▶ Source data:
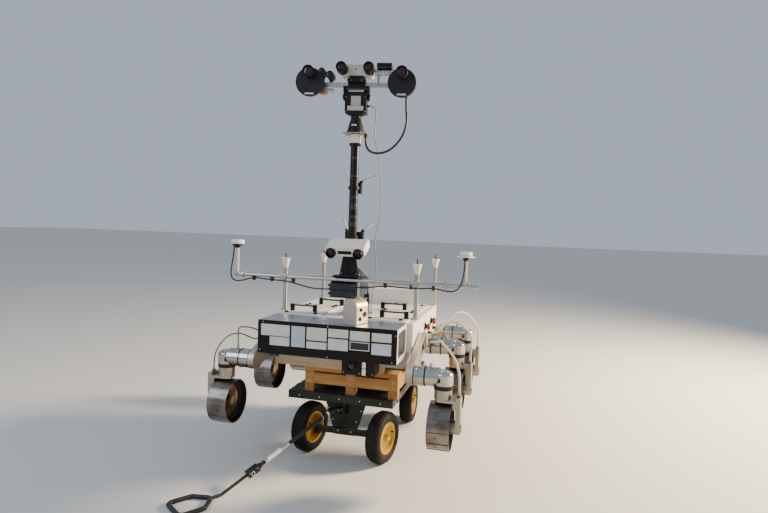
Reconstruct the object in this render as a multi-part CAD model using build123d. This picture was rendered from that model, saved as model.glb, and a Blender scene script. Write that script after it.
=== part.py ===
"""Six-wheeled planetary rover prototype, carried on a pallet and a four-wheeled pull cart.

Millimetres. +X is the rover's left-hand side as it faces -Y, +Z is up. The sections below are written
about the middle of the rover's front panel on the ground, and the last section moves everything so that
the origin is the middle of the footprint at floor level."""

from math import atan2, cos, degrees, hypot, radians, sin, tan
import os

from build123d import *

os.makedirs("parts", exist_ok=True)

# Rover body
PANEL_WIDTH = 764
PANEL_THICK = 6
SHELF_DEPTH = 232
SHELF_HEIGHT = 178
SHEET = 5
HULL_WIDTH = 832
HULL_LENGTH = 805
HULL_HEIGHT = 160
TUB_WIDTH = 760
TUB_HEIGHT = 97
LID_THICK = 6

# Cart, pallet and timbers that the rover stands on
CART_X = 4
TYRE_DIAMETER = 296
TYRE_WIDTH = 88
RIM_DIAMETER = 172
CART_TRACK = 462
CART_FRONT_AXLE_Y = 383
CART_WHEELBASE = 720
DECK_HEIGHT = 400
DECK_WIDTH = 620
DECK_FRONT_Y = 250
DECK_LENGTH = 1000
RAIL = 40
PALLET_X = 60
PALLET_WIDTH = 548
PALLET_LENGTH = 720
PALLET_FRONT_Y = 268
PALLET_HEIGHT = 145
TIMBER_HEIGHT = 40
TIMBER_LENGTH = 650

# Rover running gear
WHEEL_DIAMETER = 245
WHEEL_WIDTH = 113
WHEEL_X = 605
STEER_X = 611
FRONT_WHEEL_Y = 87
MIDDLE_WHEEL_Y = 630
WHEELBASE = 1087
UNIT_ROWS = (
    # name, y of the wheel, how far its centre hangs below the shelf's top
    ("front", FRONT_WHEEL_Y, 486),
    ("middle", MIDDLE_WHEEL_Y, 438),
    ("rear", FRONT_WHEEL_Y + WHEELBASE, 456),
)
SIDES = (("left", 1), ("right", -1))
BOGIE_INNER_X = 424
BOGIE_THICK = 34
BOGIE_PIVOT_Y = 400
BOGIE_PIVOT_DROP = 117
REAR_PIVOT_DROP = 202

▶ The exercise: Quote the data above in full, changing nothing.

▶ Reply:
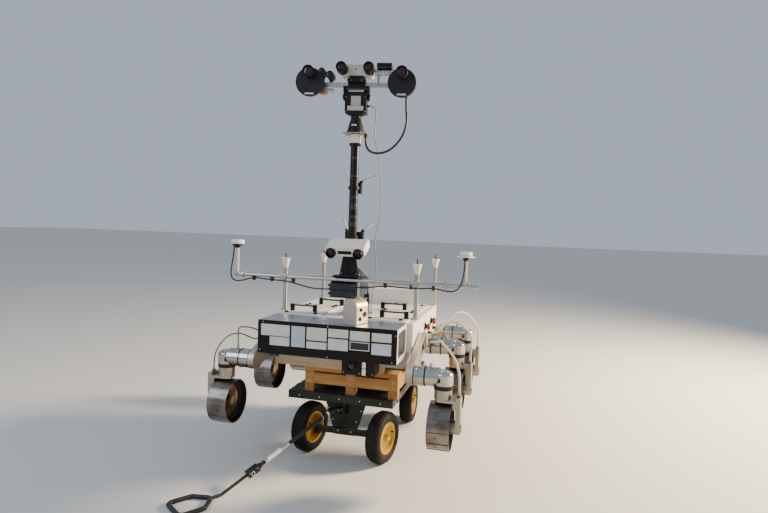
Reconstruct the object in this render as a multi-part CAD model using build123d. This picture was rendered from that model, saved as model.glb, and a Blender scene script. Write that script after it.
=== part.py ===
"""Six-wheeled planetary rover prototype, carried on a pallet and a four-wheeled pull cart.

Millimetres. +X is the rover's left-hand side as it faces -Y, +Z is up. The sections below are written
about the middle of the rover's front panel on the ground, and the last section moves everything so that
the origin is the middle of the footprint at floor level."""

from math import atan2, cos, degrees, hypot, radians, sin, tan
import os

from build123d import *

os.makedirs("parts", exist_ok=True)

# Rover body
PANEL_WIDTH = 764
PANEL_THICK = 6
SHELF_DEPTH = 232
SHELF_HEIGHT = 178
SHEET = 5
HULL_WIDTH = 832
HULL_LENGTH = 805
HULL_HEIGHT = 160
TUB_WIDTH = 760
TUB_HEIGHT = 97
LID_THICK = 6

# Cart, pallet and timbers that the rover stands on
CART_X = 4
TYRE_DIAMETER = 296
TYRE_WIDTH = 88
RIM_DIAMETER = 172
CART_TRACK = 462
CART_FRONT_AXLE_Y = 383
CART_WHEELBASE = 720
DECK_HEIGHT = 400
DECK_WIDTH = 620
DECK_FRONT_Y = 250
DECK_LENGTH = 1000
RAIL = 40
PALLET_X = 60
PALLET_WIDTH = 548
PALLET_LENGTH = 720
PALLET_FRONT_Y = 268
PALLET_HEIGHT = 145
TIMBER_HEIGHT = 40
TIMBER_LENGTH = 650

# Rover running gear
WHEEL_DIAMETER = 245
WHEEL_WIDTH = 113
WHEEL_X = 605
STEER_X = 611
FRONT_WHEEL_Y = 87
MIDDLE_WHEEL_Y = 630
WHEELBASE = 1087
UNIT_ROWS = (
    # name, y of the wheel, how far its centre hangs below the shelf's top
    ("front", FRONT_WHEEL_Y, 486),
    ("middle", MIDDLE_WHEEL_Y, 438),
    ("rear", FRONT_WHEEL_Y + WHEELBASE, 456),
)
SIDES = (("left", 1), ("right", -1))
BOGIE_INNER_X = 424
BOGIE_THICK = 34
BOGIE_PIVOT_Y = 400
BOGIE_PIVOT_DROP = 117
REAR_PIVOT_DROP = 202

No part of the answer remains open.